EXERCISE OBJECTIVE: Would you print the material exactly, starting at its first line and ending at the line holding "return crowned"?

[START]

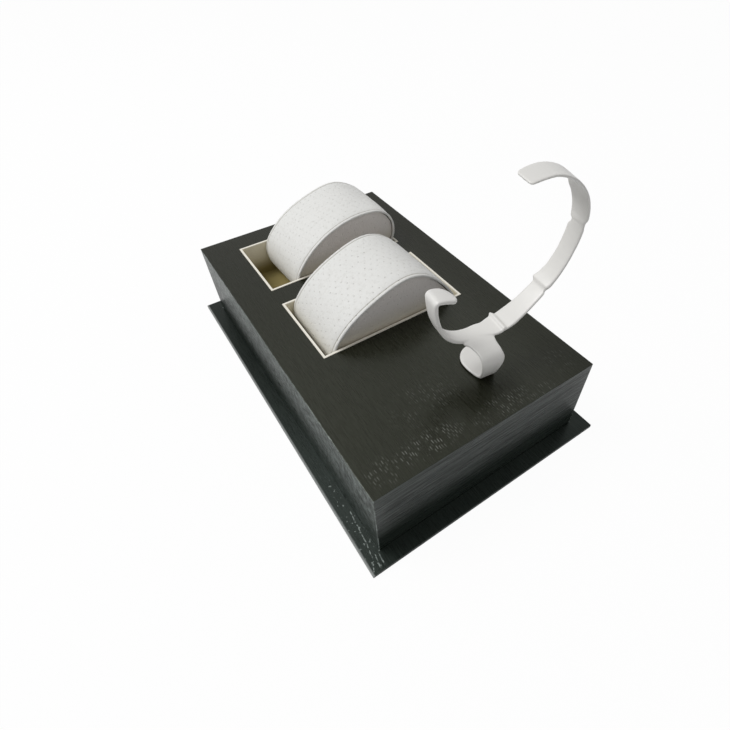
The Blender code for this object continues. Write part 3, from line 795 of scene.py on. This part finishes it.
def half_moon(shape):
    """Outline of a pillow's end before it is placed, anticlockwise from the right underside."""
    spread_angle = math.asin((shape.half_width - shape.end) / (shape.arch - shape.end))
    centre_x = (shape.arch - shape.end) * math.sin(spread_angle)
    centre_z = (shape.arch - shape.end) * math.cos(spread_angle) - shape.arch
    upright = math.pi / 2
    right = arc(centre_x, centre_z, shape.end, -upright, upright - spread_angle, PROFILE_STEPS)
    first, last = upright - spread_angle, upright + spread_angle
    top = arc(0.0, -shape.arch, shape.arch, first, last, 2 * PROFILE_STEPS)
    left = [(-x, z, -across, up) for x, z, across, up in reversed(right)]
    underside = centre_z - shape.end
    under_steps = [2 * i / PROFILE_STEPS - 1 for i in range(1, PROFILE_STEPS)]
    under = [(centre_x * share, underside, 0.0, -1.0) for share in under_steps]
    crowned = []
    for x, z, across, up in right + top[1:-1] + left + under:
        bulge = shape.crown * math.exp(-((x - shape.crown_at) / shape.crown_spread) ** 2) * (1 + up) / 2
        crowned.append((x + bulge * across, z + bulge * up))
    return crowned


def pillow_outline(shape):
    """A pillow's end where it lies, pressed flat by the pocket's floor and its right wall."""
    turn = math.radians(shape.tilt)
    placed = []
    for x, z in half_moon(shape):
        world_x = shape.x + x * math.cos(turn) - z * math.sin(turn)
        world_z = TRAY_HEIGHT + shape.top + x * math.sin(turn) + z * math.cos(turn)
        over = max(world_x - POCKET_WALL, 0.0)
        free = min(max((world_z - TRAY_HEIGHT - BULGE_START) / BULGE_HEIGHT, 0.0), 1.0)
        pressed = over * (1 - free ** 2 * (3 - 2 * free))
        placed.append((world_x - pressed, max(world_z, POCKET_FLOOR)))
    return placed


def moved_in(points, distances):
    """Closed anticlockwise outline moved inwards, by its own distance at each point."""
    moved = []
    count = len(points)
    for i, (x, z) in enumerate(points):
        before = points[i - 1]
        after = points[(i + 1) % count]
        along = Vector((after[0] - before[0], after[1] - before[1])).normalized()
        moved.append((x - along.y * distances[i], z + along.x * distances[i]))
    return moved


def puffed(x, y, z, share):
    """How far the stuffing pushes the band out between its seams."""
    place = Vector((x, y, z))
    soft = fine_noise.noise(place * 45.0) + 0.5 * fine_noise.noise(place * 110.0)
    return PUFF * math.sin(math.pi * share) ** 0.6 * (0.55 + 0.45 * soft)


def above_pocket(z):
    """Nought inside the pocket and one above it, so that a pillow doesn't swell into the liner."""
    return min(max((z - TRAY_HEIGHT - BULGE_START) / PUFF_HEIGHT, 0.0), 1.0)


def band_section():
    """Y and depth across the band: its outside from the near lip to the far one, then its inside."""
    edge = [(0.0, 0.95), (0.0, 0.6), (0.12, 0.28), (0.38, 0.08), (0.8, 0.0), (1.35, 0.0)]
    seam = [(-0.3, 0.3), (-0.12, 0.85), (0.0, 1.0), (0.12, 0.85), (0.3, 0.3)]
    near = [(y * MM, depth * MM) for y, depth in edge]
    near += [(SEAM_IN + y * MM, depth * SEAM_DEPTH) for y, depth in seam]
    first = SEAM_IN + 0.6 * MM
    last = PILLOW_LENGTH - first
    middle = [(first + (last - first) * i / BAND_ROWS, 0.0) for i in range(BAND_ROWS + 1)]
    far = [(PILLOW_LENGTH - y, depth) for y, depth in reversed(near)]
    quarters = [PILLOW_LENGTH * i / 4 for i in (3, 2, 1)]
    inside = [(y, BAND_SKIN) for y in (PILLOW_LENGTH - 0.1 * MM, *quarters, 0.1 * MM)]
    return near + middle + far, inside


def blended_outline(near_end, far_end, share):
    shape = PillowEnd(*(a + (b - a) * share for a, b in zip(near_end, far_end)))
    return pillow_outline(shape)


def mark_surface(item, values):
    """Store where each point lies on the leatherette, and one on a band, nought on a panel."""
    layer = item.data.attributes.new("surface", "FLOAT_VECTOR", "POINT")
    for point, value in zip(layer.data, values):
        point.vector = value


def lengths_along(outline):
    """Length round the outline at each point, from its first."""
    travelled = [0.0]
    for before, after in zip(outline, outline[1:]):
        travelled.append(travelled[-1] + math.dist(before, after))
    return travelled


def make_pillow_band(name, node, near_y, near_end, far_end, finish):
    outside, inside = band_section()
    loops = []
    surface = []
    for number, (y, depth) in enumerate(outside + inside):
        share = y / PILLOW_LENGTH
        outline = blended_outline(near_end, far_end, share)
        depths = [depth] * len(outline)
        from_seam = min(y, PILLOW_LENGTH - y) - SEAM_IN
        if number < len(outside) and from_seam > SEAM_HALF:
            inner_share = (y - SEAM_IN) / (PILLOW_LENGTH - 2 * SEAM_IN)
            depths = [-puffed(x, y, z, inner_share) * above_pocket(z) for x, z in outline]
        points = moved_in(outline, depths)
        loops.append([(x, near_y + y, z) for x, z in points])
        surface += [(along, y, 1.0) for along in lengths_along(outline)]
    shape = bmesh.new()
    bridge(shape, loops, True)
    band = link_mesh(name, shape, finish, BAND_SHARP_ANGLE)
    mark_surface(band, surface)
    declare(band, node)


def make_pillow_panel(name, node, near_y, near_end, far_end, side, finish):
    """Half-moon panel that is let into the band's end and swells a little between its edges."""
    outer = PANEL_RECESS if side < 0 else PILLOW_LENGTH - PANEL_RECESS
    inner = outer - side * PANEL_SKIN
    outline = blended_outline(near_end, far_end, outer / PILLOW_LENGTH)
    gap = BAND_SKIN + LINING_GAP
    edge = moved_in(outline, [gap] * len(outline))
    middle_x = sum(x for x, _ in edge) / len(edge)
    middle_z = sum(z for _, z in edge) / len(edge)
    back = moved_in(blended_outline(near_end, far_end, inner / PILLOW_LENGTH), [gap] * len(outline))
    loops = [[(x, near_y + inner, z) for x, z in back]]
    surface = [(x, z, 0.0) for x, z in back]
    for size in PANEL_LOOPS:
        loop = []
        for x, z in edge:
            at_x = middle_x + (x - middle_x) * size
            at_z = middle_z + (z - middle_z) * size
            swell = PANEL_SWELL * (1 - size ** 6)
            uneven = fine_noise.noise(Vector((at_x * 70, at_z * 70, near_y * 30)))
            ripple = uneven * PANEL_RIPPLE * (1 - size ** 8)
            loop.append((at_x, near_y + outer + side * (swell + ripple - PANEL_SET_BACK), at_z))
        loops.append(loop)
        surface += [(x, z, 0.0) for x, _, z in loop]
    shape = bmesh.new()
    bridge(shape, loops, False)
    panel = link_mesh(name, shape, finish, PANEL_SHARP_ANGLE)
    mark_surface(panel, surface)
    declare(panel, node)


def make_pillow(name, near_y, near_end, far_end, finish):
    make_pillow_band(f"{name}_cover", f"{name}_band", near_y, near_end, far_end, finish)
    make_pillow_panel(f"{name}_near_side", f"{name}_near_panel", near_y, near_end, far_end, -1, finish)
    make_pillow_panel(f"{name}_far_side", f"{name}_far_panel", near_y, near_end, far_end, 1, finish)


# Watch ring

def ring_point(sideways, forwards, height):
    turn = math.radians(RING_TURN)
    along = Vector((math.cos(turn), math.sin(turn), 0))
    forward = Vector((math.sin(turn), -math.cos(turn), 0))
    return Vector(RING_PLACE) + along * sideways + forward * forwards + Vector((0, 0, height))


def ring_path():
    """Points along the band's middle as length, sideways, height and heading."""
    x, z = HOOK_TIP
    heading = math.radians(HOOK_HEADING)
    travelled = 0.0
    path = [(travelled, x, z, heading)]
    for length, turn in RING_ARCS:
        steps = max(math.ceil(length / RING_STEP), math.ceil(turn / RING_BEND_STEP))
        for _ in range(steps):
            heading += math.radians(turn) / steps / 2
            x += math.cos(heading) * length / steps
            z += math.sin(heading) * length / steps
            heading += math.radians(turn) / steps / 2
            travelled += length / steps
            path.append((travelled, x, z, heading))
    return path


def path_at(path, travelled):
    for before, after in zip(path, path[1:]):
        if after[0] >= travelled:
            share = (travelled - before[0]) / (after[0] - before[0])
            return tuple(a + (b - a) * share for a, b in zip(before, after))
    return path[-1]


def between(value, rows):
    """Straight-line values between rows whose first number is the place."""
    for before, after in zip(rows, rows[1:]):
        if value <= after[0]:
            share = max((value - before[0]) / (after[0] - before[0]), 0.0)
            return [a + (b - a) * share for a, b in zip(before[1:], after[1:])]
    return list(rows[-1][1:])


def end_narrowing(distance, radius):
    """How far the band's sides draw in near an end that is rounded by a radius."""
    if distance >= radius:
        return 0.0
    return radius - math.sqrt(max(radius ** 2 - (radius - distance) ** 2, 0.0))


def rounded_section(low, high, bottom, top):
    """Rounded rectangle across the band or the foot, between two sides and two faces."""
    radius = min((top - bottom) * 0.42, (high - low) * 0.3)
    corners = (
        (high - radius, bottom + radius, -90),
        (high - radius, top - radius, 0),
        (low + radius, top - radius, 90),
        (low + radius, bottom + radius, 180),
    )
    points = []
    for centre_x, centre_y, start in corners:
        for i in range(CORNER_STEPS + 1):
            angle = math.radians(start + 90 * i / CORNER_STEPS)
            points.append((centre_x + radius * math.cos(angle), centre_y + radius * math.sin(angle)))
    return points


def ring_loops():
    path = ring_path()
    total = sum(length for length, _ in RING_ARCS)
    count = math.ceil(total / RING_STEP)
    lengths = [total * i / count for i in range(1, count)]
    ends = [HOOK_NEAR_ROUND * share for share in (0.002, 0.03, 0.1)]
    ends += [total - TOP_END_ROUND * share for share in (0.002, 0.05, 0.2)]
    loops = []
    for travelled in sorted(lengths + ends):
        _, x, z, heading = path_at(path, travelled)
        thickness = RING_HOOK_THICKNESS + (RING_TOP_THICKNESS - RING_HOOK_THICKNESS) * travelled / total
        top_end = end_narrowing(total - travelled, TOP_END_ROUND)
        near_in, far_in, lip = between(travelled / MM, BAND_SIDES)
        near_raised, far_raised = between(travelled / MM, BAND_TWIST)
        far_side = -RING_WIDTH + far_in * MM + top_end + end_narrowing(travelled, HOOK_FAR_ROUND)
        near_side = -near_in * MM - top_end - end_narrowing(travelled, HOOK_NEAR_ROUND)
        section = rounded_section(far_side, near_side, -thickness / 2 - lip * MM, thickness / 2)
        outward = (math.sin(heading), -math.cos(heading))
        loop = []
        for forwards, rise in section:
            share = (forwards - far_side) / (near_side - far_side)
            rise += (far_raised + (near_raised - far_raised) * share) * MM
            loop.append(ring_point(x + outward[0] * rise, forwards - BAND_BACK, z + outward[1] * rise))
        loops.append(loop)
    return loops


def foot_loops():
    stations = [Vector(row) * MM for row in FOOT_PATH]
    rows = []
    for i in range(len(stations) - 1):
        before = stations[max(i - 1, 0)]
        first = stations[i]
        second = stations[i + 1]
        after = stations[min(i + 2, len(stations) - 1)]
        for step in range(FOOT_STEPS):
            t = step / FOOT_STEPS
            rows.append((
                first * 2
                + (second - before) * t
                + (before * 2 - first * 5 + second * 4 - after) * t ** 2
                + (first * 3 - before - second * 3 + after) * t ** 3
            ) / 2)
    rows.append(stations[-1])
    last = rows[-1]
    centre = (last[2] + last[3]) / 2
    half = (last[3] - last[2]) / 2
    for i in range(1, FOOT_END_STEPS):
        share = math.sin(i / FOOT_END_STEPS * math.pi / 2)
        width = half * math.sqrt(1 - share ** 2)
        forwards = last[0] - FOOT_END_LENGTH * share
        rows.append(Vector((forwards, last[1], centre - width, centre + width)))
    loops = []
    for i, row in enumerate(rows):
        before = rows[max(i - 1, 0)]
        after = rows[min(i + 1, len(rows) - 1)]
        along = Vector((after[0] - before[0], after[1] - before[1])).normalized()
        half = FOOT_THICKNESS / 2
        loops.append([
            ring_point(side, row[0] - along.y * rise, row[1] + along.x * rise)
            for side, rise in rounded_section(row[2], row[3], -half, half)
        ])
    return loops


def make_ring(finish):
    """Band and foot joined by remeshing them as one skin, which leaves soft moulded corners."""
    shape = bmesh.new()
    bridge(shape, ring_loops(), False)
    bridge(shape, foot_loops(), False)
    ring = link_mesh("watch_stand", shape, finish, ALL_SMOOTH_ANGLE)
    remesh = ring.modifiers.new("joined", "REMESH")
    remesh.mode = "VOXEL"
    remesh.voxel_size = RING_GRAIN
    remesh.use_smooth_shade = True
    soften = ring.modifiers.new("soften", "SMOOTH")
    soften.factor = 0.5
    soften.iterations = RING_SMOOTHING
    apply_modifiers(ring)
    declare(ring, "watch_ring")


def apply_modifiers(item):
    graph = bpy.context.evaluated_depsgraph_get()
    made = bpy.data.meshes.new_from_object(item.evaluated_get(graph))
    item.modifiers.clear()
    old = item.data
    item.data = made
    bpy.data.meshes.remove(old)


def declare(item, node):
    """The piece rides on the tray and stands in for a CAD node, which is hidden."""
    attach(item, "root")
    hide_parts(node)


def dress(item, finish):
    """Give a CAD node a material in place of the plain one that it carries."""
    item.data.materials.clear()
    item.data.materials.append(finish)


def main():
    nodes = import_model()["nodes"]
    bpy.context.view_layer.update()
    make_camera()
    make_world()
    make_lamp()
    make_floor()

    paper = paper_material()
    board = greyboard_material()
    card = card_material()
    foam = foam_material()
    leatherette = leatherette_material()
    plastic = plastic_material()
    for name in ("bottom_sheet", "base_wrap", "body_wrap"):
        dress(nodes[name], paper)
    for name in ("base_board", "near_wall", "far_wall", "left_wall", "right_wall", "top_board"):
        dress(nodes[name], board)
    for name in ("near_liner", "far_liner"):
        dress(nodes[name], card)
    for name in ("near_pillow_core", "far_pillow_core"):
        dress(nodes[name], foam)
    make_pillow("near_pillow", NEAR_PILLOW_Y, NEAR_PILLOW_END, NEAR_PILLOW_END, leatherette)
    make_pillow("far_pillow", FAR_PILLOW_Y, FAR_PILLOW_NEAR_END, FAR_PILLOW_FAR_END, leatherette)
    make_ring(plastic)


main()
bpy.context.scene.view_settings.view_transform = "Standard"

[END]

WORKED SOLUTION:
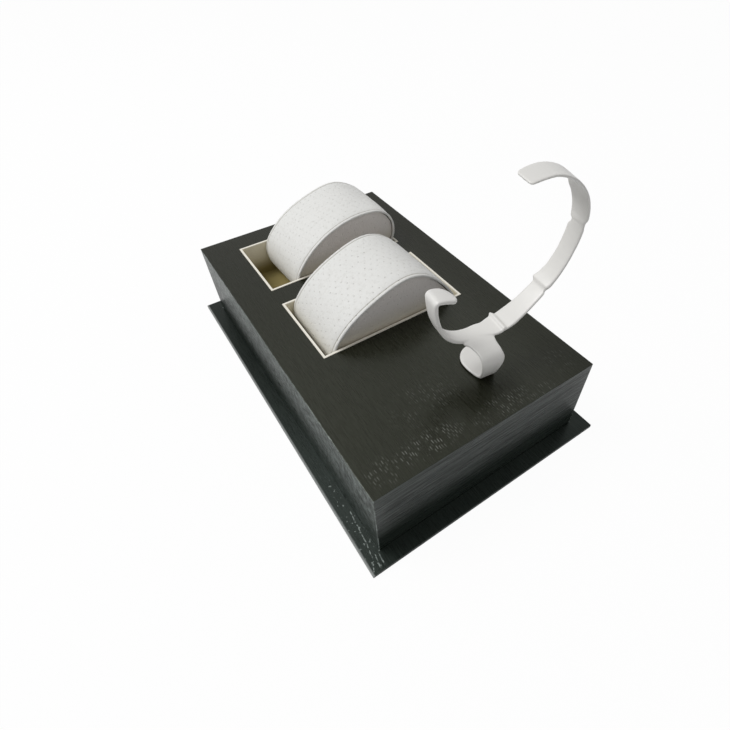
The Blender code for this object continues. Write part 3, from line 795 of scene.py on. This part finishes it.
def half_moon(shape):
    """Outline of a pillow's end before it is placed, anticlockwise from the right underside."""
    spread_angle = math.asin((shape.half_width - shape.end) / (shape.arch - shape.end))
    centre_x = (shape.arch - shape.end) * math.sin(spread_angle)
    centre_z = (shape.arch - shape.end) * math.cos(spread_angle) - shape.arch
    upright = math.pi / 2
    right = arc(centre_x, centre_z, shape.end, -upright, upright - spread_angle, PROFILE_STEPS)
    first, last = upright - spread_angle, upright + spread_angle
    top = arc(0.0, -shape.arch, shape.arch, first, last, 2 * PROFILE_STEPS)
    left = [(-x, z, -across, up) for x, z, across, up in reversed(right)]
    underside = centre_z - shape.end
    under_steps = [2 * i / PROFILE_STEPS - 1 for i in range(1, PROFILE_STEPS)]
    under = [(centre_x * share, underside, 0.0, -1.0) for share in under_steps]
    crowned = []
    for x, z, across, up in right + top[1:-1] + left + under:
        bulge = shape.crown * math.exp(-((x - shape.crown_at) / shape.crown_spread) ** 2) * (1 + up) / 2
        crowned.append((x + bulge * across, z + bulge * up))
    return crowned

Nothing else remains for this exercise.